Gibt es eine Möglichkeit, dass die Einrichtung mit städtischen Mitteln weitergeführt wird?
Antwort: Es besteht keine Möglichkeit einer weiteren Finanzierung aus Mitteln der Stadt Leipzig.
Wir haben informelle Gespräche, mit Eltern und Sozialarbeitenden aus dem Umfeld der Study Hall, geführt. Diese wollen, aus verständlichen Gründen, nicht namentlich genannt werden. Es wurde uns bestätigt, dass die Aussagen der Stadtverwaltung weitgehend zutreffend sind. Eine Anfrage an die Study Hall blieb unbeantwortet.
Was tun?
Es bleiben dennoch Fragen. Die Stadt Leipzig schrieb 2023, dass die Stadt Leipzig ein Konzept entwickelt hat (siehe oben). Die Study Hall ist demzufolge doch irgendwie etwas, wofür die Stadt zuständig ist. Gibt es eine Evaluation zu dem Projekt? Wir haben dazu nachgefragt.

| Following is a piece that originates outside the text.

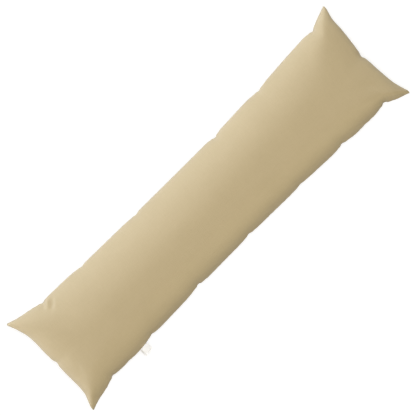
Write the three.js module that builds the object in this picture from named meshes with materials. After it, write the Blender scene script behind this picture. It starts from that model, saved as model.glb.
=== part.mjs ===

Die Angebote der Study Hall werden von etwa 50 Kinder und Jugendlichen, 15–20 pro Tag, in Anspruch genommen. Einige kommen regelmäßig, fast täglich, andere sporadisch. Viele haben zu Hause schlechte Bedingungen zur Erledigung der Hausaufgaben und zum häuslichen Lernen. Für sie ist die Study Hall der Ort, an dem sie lernen können und unterstützt werden. Diese Kinder sind traurig und wütend, weil ihnen das Angebot genommen wird. Die Eltern sind ratlos.
Gibt es noch eine Möglichkeit, die Study Hall zu retten?
Oberbürgermeister Jung sagte zur Eröffnung: „Studien haben gezeigt, dass Bildung und soziale Herkunft in Deutschland stark zusammenhängen. Die Corona-Pandemie hat die Chancenungerechtigkeit verstärkt. Die Study Hall ist ein passendes Angebot für mehr Bildungs- und Chancengerechtigkeit, das hier in Grünau genau am richtigen Platz ist.“
Nehmen wir ihn beim Wort, wir werden weiter berichten.